Piter menyebutkan, insentif PPnBM akan lebih berdampak untuk mendorong konsumsi rumah tangga apabila menyasar pada kelompok menengah ke atas. Sebab, kontribusi mereka terhadap struktur konsumsi mencapai 80 persen. "Pengaruhnya akan sangat besar ke demand," ucapnya.
Apabila nantinya insentif PPnBM diperluas, Piter menekankan, pemerintah tetap harus memperhatikan Tingkat Kandungan Dalam Negeri (TKDN), seperti halnya insentif yang akan berlaku bulan depan. Hal ini dilakukan agar industri lokal yang mendapatkan manfaatnya secara signifikan.
Selain itu, Piter menganjurkan, perlakuan insentif ke dua kelompok masyarakat ini dapat dibedakan. Misal, kendaraan di bawah 1.500 cc mendapatkan pembebasan 100 persen, sementara kendaraan yang lebih mewah diberikan potongan 50 persen. "Agar kelompok menengah ke bawah dan menengah ke atas sama-sama mendapatkan insentif untuk kemudian bisa menjadi pemicu akselerasi pertumbuhan kembali konsumsi, terutama otomotif," katanya.
Menteri Keuangan, Sri Mulyani Indrawati, mengakui memang terjadi perubahan dalam proyeksi pertumbuhan ekonomi domestik di tahun ini. Namun laju kegiatan perekonomian pada 2021 ini tetap terjaga sesuai estimasi awal hingga ke level 5 persen, dibanding minus 2,07 persen pada 2020.

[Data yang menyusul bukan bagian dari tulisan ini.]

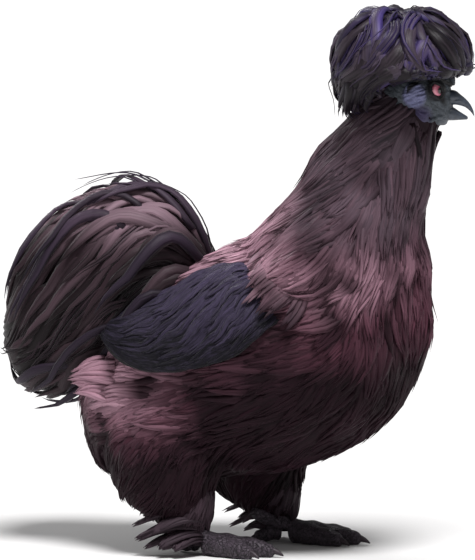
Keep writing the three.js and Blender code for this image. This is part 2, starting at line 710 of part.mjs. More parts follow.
// Neck
const headClear = moved(fuse(headGear), headMatrix);
const crestGrown = moved(crestSolid(GAP), headMatrix);
const torsoCoreSolid = (grow) => torsoCore.solid(20, 12, grow);
const cutFacing = neckCutNormal.clone().negate().toArray();
const belowCut = (solid, lower) => solid.trimByPlane(cutFacing, lower - neckCutOffset);
const neckWhole = (grow) =>
  fuse([neckCore.solid(18, 8, grow), ...hackleLocks.map((spec) => lockOver(neckEnvelope, spec, grow))]);
const neckNode = cutBy(neckWhole(0), headClear, crestGrown, belowCut(torsoCoreSolid(GAP), 0));
group.add(toMesh("neck", neckNode, finish.dusk));

// Torso: it gives way to the neck, but for its own core below the cut
const torsoWhole = (grow) =>
  fuse([torsoCoreSolid(grow), ...torsoLocks.map((spec) => lockOver(torsoEnvelope, spec, grow))]);
const neckGrown = neckWhole(GAP);
const neckTool = neckGrown.subtract(belowCut(torsoCoreSolid(-0.1), GAP));
group.add(toMesh("torso", cutBy(torsoWhole(0), neckTool), finish.mauve));
const torsoGrown = torsoWhole(GAP);

// Tail
const tailWhole = (grow) =>
  fuse([tailCore.solid(12, 8, grow), ...tailVanes.map((spec) => lockOver(tailEnvelope, spec, grow))]);
group.add(toMesh("tail", cutBy(tailWhole(0), torsoGrown), finish.dusk));
const tailGrown = tailWhole(GAP);

// Wings, legs and feet
for (const [name, { side, x, core, envelope }] of Object.entries(legs)) {
  const wingNode = cutBy(wingSolid(side), torsoGrown, tailGrown, neckGrown);
  group.add(toMesh(`wing_${name}`, wingNode, finish.wing));

  const inside = (t, degrees) => side * Math.sin(radians(degrees)) < -0.35;
  const fluff = { thick: 5, sink: 12, lift: 0, aJitter: 3, segments: 3, skip: inside };
  const thighLocks = [
    ...tier({ ...fluff, t: [0.3, 0.62], count: 7, width: 35 }),
    ...tier({ ...fluff, t: [0.48, 0.82], count: 7, width: 33 }),
    ...tier({ ...fluff, t: [0.68, 0.97], count: 7, width: 25, thick: 4, sink: 10, lift: 2 }),
  ];
  const thigh = fuse([core.solid(14, 8), ...thighLocks.map((spec) => lockOver(envelope, spec, 0))]);
  const footGroup = new THREE.Group();
  footGroup.position.set(x, side * STANCE_HALF, 0);
  group.add(footGroup);
  const placed = new THREE.Matrix4().makeTranslation(x, side * STANCE_HALF, 0);
  const footGrown = moved(footSolid(side, GAP), placed);
  const thighNode = cutBy(thigh, torsoGrown, tailGrown, wingSolid(side, GAP), footGrown);
  group.add(toMesh(`thigh_${name}`, thighNode, finish.mauve));
  footGroup.add(toMesh(`foot_${name}`, footSolid(side), finish.shank));
  const footTool = footSolid(side, GAP);
  for (const [toeName, toe] of Object.entries(TOES))
    footGroup.add(toMesh(`claw_${name}_${toeName}`, cutBy(claw(toe, side), footTool), finish.claw));
}

// The origin is on the floor under the middle of the whole bird
group.updateMatrixWorld(true);
const box = new THREE.Box3().setFromObject(group, true);
const centre = box.getCenter(vec(0, 0, 0));
group.position.set(-centre.x, -centre.y, -box.min.z);

export default group;
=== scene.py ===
import math

import bmesh
import bpy
import numpy as np
from mathutils import Matrix, Vector, noise
from mathutils.bvhtree import BVHTree


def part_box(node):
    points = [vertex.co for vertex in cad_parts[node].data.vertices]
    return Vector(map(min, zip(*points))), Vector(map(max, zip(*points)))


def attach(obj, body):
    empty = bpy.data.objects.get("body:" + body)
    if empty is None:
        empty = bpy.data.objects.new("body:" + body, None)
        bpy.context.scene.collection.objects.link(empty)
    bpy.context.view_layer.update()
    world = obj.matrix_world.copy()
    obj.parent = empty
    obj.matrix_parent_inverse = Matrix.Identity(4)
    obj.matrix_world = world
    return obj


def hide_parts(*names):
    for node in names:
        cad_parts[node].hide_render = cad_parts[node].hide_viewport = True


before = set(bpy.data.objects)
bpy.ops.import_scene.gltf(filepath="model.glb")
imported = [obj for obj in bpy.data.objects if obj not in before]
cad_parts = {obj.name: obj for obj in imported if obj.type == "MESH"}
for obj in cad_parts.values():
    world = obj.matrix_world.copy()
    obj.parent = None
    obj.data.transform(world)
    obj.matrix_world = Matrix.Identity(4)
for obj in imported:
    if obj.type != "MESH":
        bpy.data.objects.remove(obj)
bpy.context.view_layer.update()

# Camera
# The bird is seen from its right side and a little from the front, nearly level, through a long lens. It is
# drawn in millimetres: +X to the beak, +Y to its left, +Z up, and the origin on the floor between its feet.
# The place of the right eye's solid says where that drawing lies in the frame.
CAMERA_TURN = math.radians(18)
CAMERA_RISE = math.radians(6)
CAMERA_AWAY = 8000.0
SENSOR = 36.0
FRAME_WIDE, FRAME_HIGH = 475, 560
PIXEL = 0.69
NEAR_SIDE = 20.0  # how much nearer than the origin the plane lies in which a pixel shows 0.69 mm
ORIGIN_RIGHT, ORIGIN_DOWN = 250, 549  # the pixel that the drawing's origin falls on
HEAD_AT = np.array([120.0, 0.0, 318.0])
HEAD_TURN = math.radians(12)
EYE_AT = np.array([13.8, 10.4, 4.6])


def on_head(points):
    """Places measured from the middle of the turned head, as places on the bird."""
    x, y, z = np.moveaxis(np.asarray(points, float), -1, 0)
    c, s = math.cos(HEAD_TURN), math.sin(HEAD_TURN)
    return np.stack([c * x - s * y, s * x + c * y, z], axis=-1) + HEAD_AT


right_eye = np.mean([np.array(corner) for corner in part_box("eye_right")], axis=0) * 1000
drawing_origin = right_eye - on_head(EYE_AT * [1, -1, 1])


def to_metres(points):
    """Places on the bird, in the frame's metres."""
    return (np.asarray(points, float) + drawing_origin) * 0.001


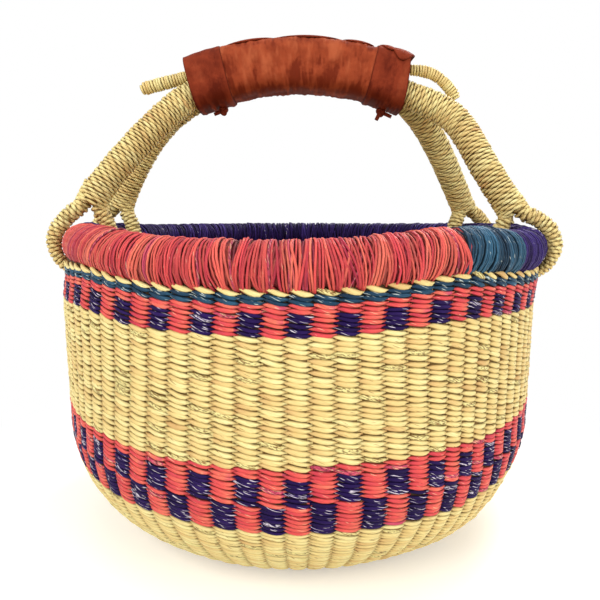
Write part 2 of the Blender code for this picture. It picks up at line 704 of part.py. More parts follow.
def grip(group):
    """Make the leather grip, its bands, seam folds, rod and lace knots."""
    leather_sleeve(
        "grip_sleeve",
        GRIP_LEFT_ANGLE + SLEEVE_SETBACK,
        GRIP_RIGHT_ANGLE - SLEEVE_SETBACK,
        GRIP_STEPS,
        0.0,
        LEATHER_THICKNESS,
        group,
        TAN_LEATHER,
    )
    swell = BAND_THICKNESS + CLEARANCE
    ends = (
        ("grip_band_left", GRIP_LEFT_ANGLE, BAND_LEFT_INNER_ANGLE),
        ("grip_band_right", BAND_RIGHT_INNER_ANGLE, GRIP_RIGHT_ANGLE),
    )
    for name, start, end in ends:
        leather_sleeve(name, start, end, BAND_STEPS, swell, BAND_THICKNESS, group, DARK_LEATHER)
    bulge = [math.sin(math.pi * step / SEAM_STEPS) for step in range(SEAM_STEPS + 1)]
    heights = [SEAM_END_HEIGHT + (SEAM_HEIGHT - SEAM_END_HEIGHT) * share for share in bulge]
    for number, (start, end) in enumerate(zip(SEAM_ANGLES, SEAM_ANGLES[1:]), start=1):
        lens_strip(
            f"grip_seam_fold_{number}",
            start + SEAM_GAP_ANGLE,
            end - SEAM_GAP_ANGLE,
            GRIP_HALF_HEIGHT + CLEARANCE,
            SEAM_HALF_WIDTH,
            heights,
            group,
            DARK_LEATHER,
        )
    fold_heights = [SEAM_END_HEIGHT + (FOLD_HEIGHT - SEAM_END_HEIGHT) * share for share in bulge]
    fold_lift = GRIP_HALF_HEIGHT + swell + CLEARANCE
    lens_strip(
        "right_band_fold",
        FOLD_START_ANGLE,
        FOLD_END_ANGLE,
        fold_lift,
        FOLD_HALF_WIDTH,
        fold_heights,
        group,
        DARK_LEATHER,
    )
    knot("lace_knot_left", LEFT_KNOT_ANGLE, LEFT_KNOT_LEAN, group)
    knot("lace_knot_right", RIGHT_KNOT_ANGLE, RIGHT_KNOT_LEAN, group)
    rod(group)


def build():
    """Build the whole basket."""
    clear_scene()
    group = make_collection(OBJECT_NAME)
    cutters = make_collection("cutters")
    woven_body(group)
    rim(group)
    grown = foot_loops(group, cutters)
    arch("front_arch", FEET[0], FEET[1], group, grown)
    arch("rear_arch", FEET[2], FEET[3], group, grown)
    grip(group)


build()
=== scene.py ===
"""Looks of a round market basket: twined straw wall, wrapped rim, twined handle and leather grip.

Lengths are in metres, and in millimetres where a name ends in _mm.  +Z is up, the front
faces -Y, and an azimuth is measured from the front towards +X.  Each sub-assembly is a
class that holds its sizes, works its surfaces out as whole arrays and gives each piece
its finish.  Straw is modelled strand by strand: two strands of weft twist round each
other and round the stakes, row after row, and the handle is twined the same way.
"""

import logging
import math
from abc import ABC, abstractmethod
from dataclasses import dataclass, field, replace
from enum import Enum

import bpy
import numpy as np
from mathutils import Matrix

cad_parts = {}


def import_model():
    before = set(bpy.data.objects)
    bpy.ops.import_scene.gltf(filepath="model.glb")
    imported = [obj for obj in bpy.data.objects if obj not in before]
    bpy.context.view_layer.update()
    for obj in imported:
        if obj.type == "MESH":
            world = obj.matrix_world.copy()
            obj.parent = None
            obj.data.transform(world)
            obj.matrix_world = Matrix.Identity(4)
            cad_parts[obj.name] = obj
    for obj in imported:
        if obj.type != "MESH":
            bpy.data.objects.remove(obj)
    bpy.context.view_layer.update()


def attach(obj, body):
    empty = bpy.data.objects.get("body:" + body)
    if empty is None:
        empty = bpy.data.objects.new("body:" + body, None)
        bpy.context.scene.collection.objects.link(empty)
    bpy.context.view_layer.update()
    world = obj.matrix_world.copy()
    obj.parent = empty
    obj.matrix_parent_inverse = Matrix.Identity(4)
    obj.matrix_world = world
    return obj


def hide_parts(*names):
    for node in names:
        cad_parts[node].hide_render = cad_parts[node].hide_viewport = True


Array = np.ndarray
Socket = bpy.types.NodeSocket
Sockets = tuple[Socket, ...]
LOG = logging.getLogger("basket")
BODY = "root"
MM = 0.001
FULL_TURN = 2.0 * math.pi
STAKES = 88
RIM_RADIUS = 0.1700
RIM_HEIGHT = 0.2120
RIM_TUBE_RADIUS = 0.0138
LEAF_TURNS = np.radians(np.arange(30.0, 360.0, 60.0))
LACE_TURNS = np.radians(np.arange(0.0, 360.0, 45.0))
STRAW_TWIST = 0.22
FRAYED_TONE = 1.3
# Deepest painted shade that a surface is given, from 0 to 1.
DEEPEST_SHADE = 0.95


def linear(colour: str) -> tuple[float, float, float, float]:
    """Turn an sRGB hex colour into linear red, green, blue and alpha.

    Args:
        colour: six hex digits after a hash sign.

    Returns:
        Four linear values from 0 to 1.
    """
    parts = [int(colour[place : place + 2], 16) / 255.0 for place in (1, 3, 5)]
    return (*[part / 12.92 if part <= 0.04045 else ((part + 0.055) / 1.055) ** 2.4 for part in parts], 1.0)


def unit(vectors: Array) -> Array:
    """Return vectors scaled to length one."""
    return vectors / np.linalg.norm(vectors, axis=-1, keepdims=True)


def around(azimuth: Array, radius: Array, height: Array) -> Array:
    """Return X, Y, Z from azimuth, radius and height: (r sin a, -r cos a, z)."""
    azimuth, radius, height = np.broadcast_arrays(azimuth, radius, height)
    return np.stack((radius * np.sin(azimuth), -radius * np.cos(azimuth), height), axis=-1)


def eased(value: Array, start: float, end: float) -> Array:
    """Return 0 before start, 1 after end, and 3 s^2 - 2 s^3 between them."""
    share = np.clip((value - start) / (end - start), 0.0, 1.0)
    return share * share * (3.0 - 2.0 * share)


def nearest_turn(angle: Array) -> Array:
    """Return angles brought to within half a turn of zero."""
    return (angle + math.pi) % FULL_TURN - math.pi


def travelled(points: Array) -> Array:
    """Return the distance run along a course at each of its points."""
    return np.concatenate(([0.0], np.cumsum(np.linalg.norm(np.diff(points, axis=0), axis=1))))


def run_field(along_mm: Array, across_mm: Array, tone: Array) -> Array:
    """Return what a finish reads at each point: millimetres along and across the strand, and its tone."""
    return np.stack(np.broadcast_arrays(along_mm, across_mm, tone), axis=-1)


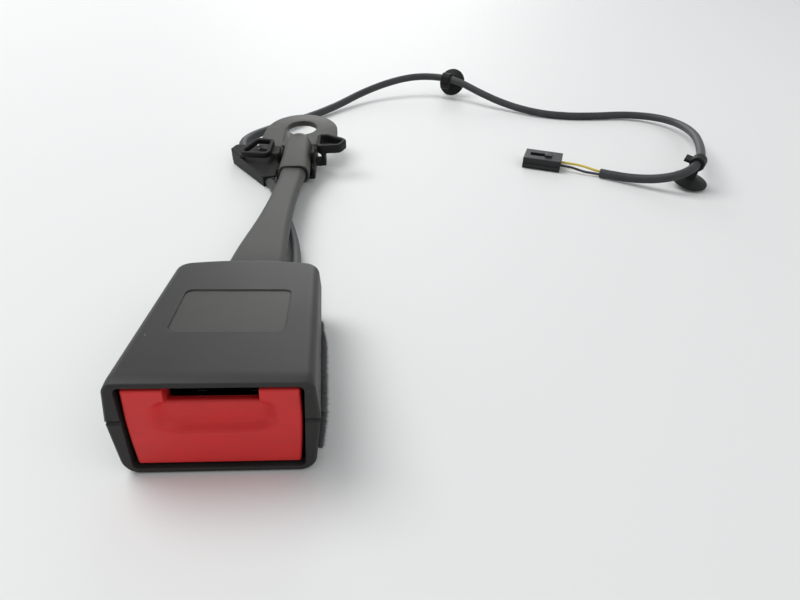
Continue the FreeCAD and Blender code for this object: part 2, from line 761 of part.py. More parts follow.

Di sela konferensi pers di Kantor Presiden, Selasa, Sri Mulyani mengatakan pemerintah memproyeksikan pertumbuhan ekonomi 2021 akan sebesar 4,3-5,5 persen. Hal itu berbeda dengan asumsi pertumbuhan ekonomi di Anggaran Pendapatan dan Belanja Negara (APBN) 2021 yang sebesar 4,5-5,5 persen.
“Sekarang rentangnya agak bergeser, tapi titik perkiraan kita ada di 5 persen,” ujar Sri Mulyani.
Dalam rapat pimpinan TNI-Polri, Senin (15/2) lalu, Sri Mulyani mengaku mengeluarkan proyeksi pertumbuhan ekonomi RI pada 2021 sebesar 4,3-5,3 persen. "Jadi kita akan lihat di kuartal satu ini. Tapi range (rentang) ini menggambarkan kita masih optimis di sekitar 5 persen untuk 2021," ujarnya.
Di kuartal I 2021 ini, Sri Mulyani melihat pemulihan ekonomi masyarakat terus berjalan meskipun pemerintah menerapkan Penerapan Pembatasan Kegiatan Masyarakat (PPKM). Pemerintah, ujarnya, akan terus menggulirkan kebijakan untuk menstimulus ekonomi demi mengakeselerasi pemulihan ekonomi dari dampak pandemi Covid-19.
“Inilah yang kita upayakan di Februari dan Maret 2021 ini. Supaya kuartal I tetap bisa ada momentum pemulihan, baik kuartal ke kuartal atau secara tahunan. Dengan kuartal I yang cukup solid, kita akan jaga supaya di kuartal II dan III akan rebound, atau pemulihannya makin dipercepat,” demikian Mantan Direktur Pelaksana Bank Dunia itu.